Up to and including the line that contains "# The front", repeat each line of the data exactly, starting from the first.
[start Collected data]
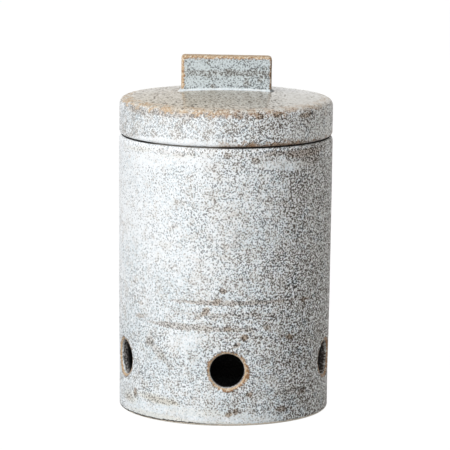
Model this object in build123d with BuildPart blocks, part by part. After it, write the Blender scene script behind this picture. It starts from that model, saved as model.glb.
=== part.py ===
from build123d import *

import os
from math import cos, hypot, radians, sin, sqrt

# Garlic keeper: a drain-cast stoneware jar with a ring of vent holes, and a hollow lid that lifts off.
# Millimetres, +Z up, with the origin at the middle of the foot on the surface that the jar stands on.
# The front of the jar faces -Y, and the tab on the lid lies along X.

# The jar
jar_height = 154.5  # foot to rim
jar_radius = 59.9  # outside of the wall at the rim
jar_wall = 5.5
draw_height = 70.0  # the wall draws in a little down to here, and faster from here to the foot
upper_draw = 0.45
lower_draw = 0.65
floor_height = 6.5  # inside of the floor above the foot
floor_corner_rounding = 9.0  # inside, between wall and floor
rim_outer_rounding = 2.4
rim_inner_rounding = 1.2
foot_rounding = 2.0
foot_ring_width = 5.0  # the flat ring that the jar stands on
foot_recess_depth = 1.5
foot_recess_rounding = 1.0

# The vent holes in its wall
vent_count = 5
vent_radius = 9.5
vent_height = 31.0  # middle of each hole above the foot
vent_turn = 2.0  # degrees from the front of the jar to the first hole
vent_outer_rounding = 1.8
vent_inner_rounding = 0.9

# The lid
lid_inset = 0.15  # how far its side stands in from the jar's rim
lid_side_height = 20.25  # seat to the sharp corner of side and dome
dome_rise = 5.25  # that corner to the top of the dome
lid_wall = 5.5
lid_top_rounding = 4.0
lid_edge_rounding = 2.0  # under the side
seat_width = 3.7  # the ring round the flange that bears on the rim
seat_relief = 0.5  # outside that ring, the lid stays this clear of the rim
lid_hollow_rounding = 2.0
flange_clearance = 1.5  # from the flange to the inside of the jar
flange_depth = 8.5  # below the seat
flange_wall = 5.0
flange_tip_rounding = 1.5
flange_root_rounding = 1.0

# The tab
tab_width = 50.4
tab_thickness = 10.0
tab_height = 19.0  # above the top of the dome
tab_corner_rounding = 2.0  # the two upper corners of the slab
tab_edge_rounding = 1.4  # the edges all round its two faces
slip_rounding = 1.3  # slip wiped into the corner of tab and dome

# What follows from them
draw_radius = jar_radius - upper_draw
foot_radius = draw_radius - lower_draw
mouth_radius = jar_radius - jar_wall
lid_radius = jar_radius - lid_inset
flange_radius = mouth_radius - flange_clearance
flange_bore = flange_radius - flange_wall
seat_radius = flange_radius + seat_width
hollow_radius = lid_radius - lid_wall
lid_corner_z = jar_height + lid_side_height
dome_top_z = lid_corner_z + dome_rise
dome_sphere_radius = (lid_radius**2 + dome_rise**2) / (2 * dome_rise)
tab_top_z = dome_top_z + tab_height


def dome_z(radius, depth=0.0):
    """Height of the dome at that radius, on its face or on the sphere that lies depth inside it."""
    return dome_top_z - dome_sphere_radius + sqrt((dome_sphere_radius - depth) ** 2 - radius**2)


def corner(sketch, point):
    """The corner of the sketch that lies nearest to that point of its plane."""
    return sketch.vertices().sort_by_distance(Vector(*point)).first


with BuildPart() as jar:
    foot_corner = (foot_radius, 0)
    rim_corner = (jar_radius, jar_height)
    mouth_corner = (mouth_radius, jar_height)
    floor_corner = (foot_radius - jar_wall, floor_height)
    recess_radius = foot_radius - foot_rounding - foot_ring_width
    recess_corner = (recess_radius, 0)
    with BuildSketch(Plane.XZ) as jar_section:
        with BuildLine():
            Polyline(
                foot_corner,
                (draw_radius, draw_height),
                rim_corner,
                mouth_corner,
                (draw_radius - jar_wall, draw_height),
                floor_corner,
                (0, floor_height),
                (0, foot_recess_depth),
                (recess_radius, foot_recess_depth),
                recess_corner,
                foot_corner,
            )
        make_face()
        fillet(corner(jar_section, foot_corner), foot_rounding)
        fillet(corner(jar_section, rim_corner), rim_outer_rounding)
        fillet(corner(jar_section, mouth_corner), rim_inner_rounding)
        fillet(corner(jar_section, floor_corner), floor_corner_rounding)
        fillet(corner(jar_section, recess_corner), foot_recess_rounding)
    revolve(axis=Axis.Z)

    bearings = [radians(vent_turn + 360 / vent_count * i) for i in range(vent_count)]
    vent_axes = [Plane((0, 0, vent_height), z_dir=(sin(a), -cos(a), 0)) for a in bearings]
    with BuildSketch(*vent_axes):
        Circle(vent_radius)
    extrude(amount=2 * jar_radius, mode=Mode.SUBTRACT)

    wall_middle = foot_radius - jar_wall / 2
    vent_rims = jar.edges(Select.LAST).filter_by(GeomType.LINE, reverse=True)
    outer_rims = vent_rims.filter_by(lambda rim: hypot((rim @ 0.5).X, (rim @ 0.5).Y) > wall_middle)
    inner_rims = vent_rims.filter_by(lambda rim: hypot((rim @ 0.5).X, (rim @ 0.5).Y) < wall_middle)
    fillet(outer_rims, vent_outer_rounding)
    fillet(inner_rims, vent_inner_rounding)

with BuildPart() as lid:
    flange_tip_z = jar_height - flange_depth
    shoulder_z = jar_height + lid_wall
    top_corner = (lid_radius, lid_corner_z)
    edge_corner = (lid_radius, jar_height + seat_relief)
    flange_root = (flange_radius, jar_height)
    flange_outer_tip = (flange_radius, flange_tip_z)
    flange_inner_tip = (flange_bore, flange_tip_z)
    shoulder_lip = (flange_bore, shoulder_z)
    shoulder_corner = (hollow_radius, shoulder_z)
    hollow_corner = (hollow_radius, dome_z(hollow_radius, lid_wall))
    halfway = lid_radius / 2
    with BuildSketch(Plane.XZ) as lid_section:
        with BuildLine():
            ThreePointArc((0, dome_top_z), (halfway, dome_z(halfway)), top_corner)
            Polyline(
                top_corner,
                edge_corner,
                (seat_radius, jar_height + seat_relief),
                (seat_radius, jar_height),
                flange_root,
                flange_outer_tip,
                flange_inner_tip,
                shoulder_lip,
                shoulder_corner,
                hollow_corner,
            )
            ThreePointArc(hollow_corner, (halfway, dome_z(halfway, lid_wall)), (0, dome_z(0, lid_wall)))
            Line((0, dome_z(0, lid_wall)), (0, dome_top_z))
        make_face()
        fillet(corner(lid_section, top_corner), lid_top_rounding)
        fillet(corner(lid_section, edge_corner), lid_edge_rounding)
        fillet(corner(lid_section, flange_root), flange_root_rounding)
        for tip in (flange_outer_tip, flange_inner_tip):
            fillet(corner(lid_section, tip), flange_tip_rounding)
        for hollow_turn in (shoulder_lip, shoulder_corner, hollow_corner):
            fillet(corner(lid_section, hollow_turn), lid_hollow_rounding)
    revolve(axis=Axis.Z)

# The slab is made down into the lid's wall, rounded, joined to the dome by its slip, and cut off on the dome
with BuildPart() as lid_tab:
    slab_bottom_z = dome_z(tab_width / 2, lid_wall / 2)
    with BuildSketch(Plane.XZ) as slab_outline:
        with Locations((0, (slab_bottom_z + tab_top_z) / 2)):
            Rectangle(tab_width, tab_top_z - slab_bottom_z)
        fillet(slab_outline.vertices().group_by(Axis.Y)[-1], tab_corner_rounding)
    extrude(amount=tab_thickness / 2, both=True)
    face_edges = lid_tab.faces().filter_by(Axis.Y).edges()
    upper_edges = face_edges.filter_by_position(Axis.Z, slab_bottom_z, tab_top_z, inclusive=(False, True))
    fillet(upper_edges, tab_edge_rounding)

    add(lid.part)
    joint_edges = lid_tab.edges(Select.LAST).filter_by(
        lambda edge: abs((edge @ 0.5).Z - dome_z(hypot((edge @ 0.5).X, (edge @ 0.5).Y))) < 0.01
        and abs((edge @ 0.5).X) < tab_width / 2 + 0.01
    )
    fillet(joint_edges, slip_rounding)
    add(lid.part, mode=Mode.SUBTRACT)

jar.part.label = "jar"
lid.part.label = "lid"
lid_tab.part.label = "lid_tab"

os.makedirs("parts", exist_ok=True)
export_step(jar.part, "parts/jar.step")
export_step(lid.part, "parts/lid.step")
export_step(lid_tab.part, "parts/lid_tab.step")
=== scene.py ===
"""A garlic keeper in speckled stoneware: a vented jar, its hollow lid and the tab that lifts the lid."""

import math

import bmesh
import bpy
from bpy.props import FloatProperty, FloatVectorProperty, IntProperty, PointerProperty
from mathutils import Matrix, Vector, noise


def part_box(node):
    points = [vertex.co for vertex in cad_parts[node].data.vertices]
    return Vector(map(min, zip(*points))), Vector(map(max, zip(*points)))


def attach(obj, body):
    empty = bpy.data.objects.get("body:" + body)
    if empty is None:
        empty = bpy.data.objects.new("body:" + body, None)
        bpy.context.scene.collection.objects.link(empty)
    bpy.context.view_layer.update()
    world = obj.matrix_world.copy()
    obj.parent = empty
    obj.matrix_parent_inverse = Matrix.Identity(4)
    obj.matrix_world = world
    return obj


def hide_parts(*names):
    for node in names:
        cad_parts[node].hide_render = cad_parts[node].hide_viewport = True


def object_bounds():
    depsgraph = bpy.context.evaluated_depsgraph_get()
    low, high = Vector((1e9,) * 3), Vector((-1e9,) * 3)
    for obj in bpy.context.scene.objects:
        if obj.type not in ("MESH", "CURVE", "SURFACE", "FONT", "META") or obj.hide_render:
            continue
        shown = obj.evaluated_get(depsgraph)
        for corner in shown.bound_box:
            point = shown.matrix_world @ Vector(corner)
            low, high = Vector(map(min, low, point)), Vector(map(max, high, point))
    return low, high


bl_info = {
    "name": "Garlic keeper",
    "version": (1, 0, 0),
    "blender": (4, 5, 0),
    "location": "View3D > Sidebar > Garlic keeper",
    "description": "Builds a glazed garlic keeper with a lift-off lid, and the stage that it stands on",
    "category": "Object",
}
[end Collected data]
> _Answer to the exercise_:
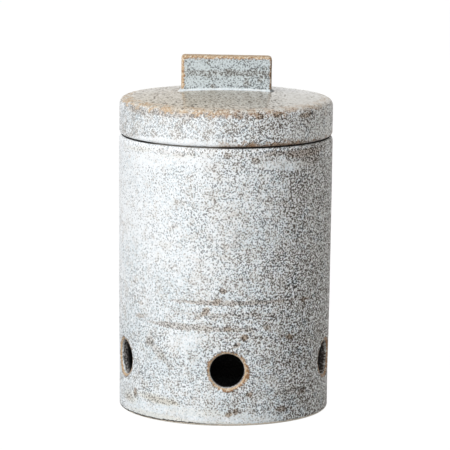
Model this object in build123d with BuildPart blocks, part by part. After it, write the Blender scene script behind this picture. It starts from that model, saved as model.glb.
=== part.py ===
from build123d import *

import os
from math import cos, hypot, radians, sin, sqrt

# Garlic keeper: a drain-cast stoneware jar with a ring of vent holes, and a hollow lid that lifts off.
# Millimetres, +Z up, with the origin at the middle of the foot on the surface that the jar stands on.
# The front of the jar faces -Y, and the tab on the lid lies along X.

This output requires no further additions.